Die Verlockung, mit einer vergleichbar harmlosen kriminellen Aktion schnell zu Geld zu kommen, ist unter diesen Voraussetzungen nachvollziehbar. Youcef macht jedem Aspiranten von Anfang an klar, dass die Tätigkeit illegal ist, jeder entscheidet sich aus freien Stücken dafür, das Gesetz zu brechen. Auch Emily weiß, was sie tut, als sie sich darauf einlässt, und sie bringt etwas mit, das nicht jeder Durchschnittsmensch besitzt: Kaltblütigkeit und den Willen, sich in jeder Lage durchzusetzen. Emily benutzt sogar körperliche Gewalt, um sich zu behaupten, ein Merkmal, das immer noch als relativ unweiblich gilt.

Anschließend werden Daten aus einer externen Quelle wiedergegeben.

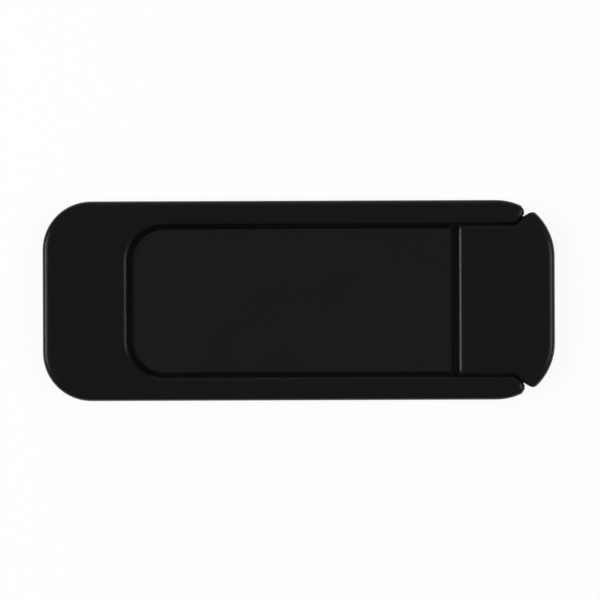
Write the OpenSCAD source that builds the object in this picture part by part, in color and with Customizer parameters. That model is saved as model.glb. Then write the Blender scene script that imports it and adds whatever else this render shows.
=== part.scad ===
// Sliding camera cover for a laptop. A U-shaped frame is stuck to the bezel round the
// camera. A slider is pushed in at the frame's open mouth, and its thin tongue runs in
// grooves under the frame's lips. Home, as drawn, the tongue shuts the camera window.
//
// Millimetres. X runs along the slide from the heel to the mouth, and Z is up from the
// adhesive's face. The origin lies on that face, under the middle of the closed cover.

/* [Cover] */
// Overall length with the slider pushed home
cover_l = 40; // [37:0.5:48]
// Overall width across the rails
cover_w = 15.6; // [14:0.1:19]
// Plan radius of the two corners at the heel
corner_r = 3.8; // [1:0.1:4.6]

/* [Frame] */
// Length of the solid heel, from the closed end to the bay
heel_l = 6.6; // [4.5:0.05:8]
// Width of each rail, seen from above
rail_w = 1.85; // [1.5:0.05:2.4]
// Plan radius of the bay's two corners at the heel
bay_r = 2.9; // [0.6:0.1:4]
// How far the rails stop short of the slider's end
end_reach = 2.38; // [1.8:0.02:3]
// Thickness of the floor under the tongue
floor_t = 0.55; // [0.4:0.05:0.8]
// Thickness of the lips that hold the tongue down
lip_t = 0.67; // [0.4:0.01:1]
// Rounding of the frame's outer top edges
frame_edge_r = 0.35; // [0.1:0.01:0.4]
// Rounding of the top edges round the bay and the mouth
bay_edge_r = 0.2; // [0.1:0.01:0.35]
// Slope of the bay's wall, from flat
wall_angle = 56; // [45:1:70]

/* [Rail tips] */
// Length over which each rail's outer side draws in
taper_l = 2.22; // [1.2:0.02:2.6]
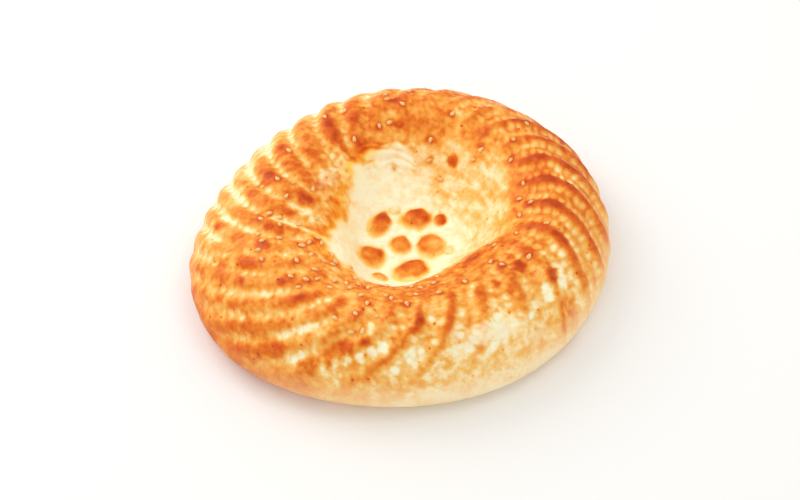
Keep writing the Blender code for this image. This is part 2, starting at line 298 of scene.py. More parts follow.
# Darker and paler streaks along the arms: angle, radius, length outwards, width and strength
DARK_STREAKS = [
    (252.0, 89.5, 9.0, 5.5, 0.40), (243.0, 99.0, 12.0, 3.0, 0.18), (267.5, 91.0, 14.0, 3.0, 0.12),
    (274.5, 78.5, 8.0, 5.0, 0.34), (281.0, 91.0, 12.0, 3.4, 0.10), (286.0, 79.0, 11.0, 5.0, 0.30),
    (290.0, 67.0, 12.0, 3.6, 0.24), (296.0, 86.0, 12.0, 3.6, 0.10), (309.5, 81.0, 9.0, 3.4, 0.20),
    (321.0, 100.0, 11.0, 4.0, 0.36), (229.0, 78.0, 13.0, 6.0, 0.22), (203.0, 84.0, 12.0, 6.5, 0.24),
    (341.0, 83.0, 18.0, 6.0, 0.18), (333.0, 99.0, 12.0, 4.0, 0.10), (348.0, 97.0, 12.0, 5.0, 0.12),
    (355.0, 80.0, 18.0, 7.5, 0.20), (4.0, 87.0, 16.0, 6.0, 0.14), (9.5, 77.0, 9.0, 7.0, 0.22),
    (15.0, 92.0, 14.0, 6.0, 0.20), (22.0, 77.0, 11.0, 6.5, 0.22), (40.0, 88.0, 14.0, 5.0, 0.14),
]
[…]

Ihre Vorstrafe kommt schließlich nicht von ungefähr, Emily hat im Streit ihren damaligen Freund verletzt, und auf die Frage von Youcef, ob sie es bereut, erklärt sie, dass ihr einziger Fehler damals war, ihm nicht so viel Angst eingejagt zu haben, dass er auf eine Anzeige verzichtet. Obwohl Emily offensichtlich kriminell ist bzw. wird und gewaltbereit ist, gelingt es Autor und Regisseur John Patton Ford, sie halbwegs sympathisch zu zeichnen. Das liegt vor allem daran, dass Emily übel mitgespielt wird.
Als sie im Verlauf der Geschichte ein weiteres Vorstellungsgespräch hat, offenbart ihr die Chefin (Gina Gershon) schonungslos, dass sie im ersten halben Jahr keinen Lohn erhalten wird und es danach keine Garantie auf eine Festanstellung gibt. Wenn solche ausbeuterischen Methoden legal sind, so legt Patton nahe, hat Emily nahezu ein moralisches Recht auf Diebstahl.
Die Szenen, in denen Patton den amerikanischen Kapitalismus und eine auf Konsum und Schuldenmachen ausgerichtete Gesellschaft kritisiert, sind die stärksten in der Geschichte. Erzählt wird sie in einem schnörkellosen, naturalistischen Stil, der beinahe dokumentarischen Charakter hat und sich damit bewusst von den gelackten Hollywoodproduktionen absetzt. Das passt zum Wesen der Story, erschwert aber auch etwas den Zugang zu ihr.
Gegen Ende nimmt die recht langsam erzählte Geschichte endlich etwas Fahrt auf. Emily und Youcef werden zu einem Gangsterpärchen, quasi Bonnie und Clyde des Kreditkartenbetrugs, und geraten schließlich in eine Spirale aus Misstrauen und Betrug. Der Schluss ist wenig romantisch, aber folgerichtig und konsequent, definitiv kein märchenhaftes Finale, das eine klassische Studioproduktion durchgesetzt hätte.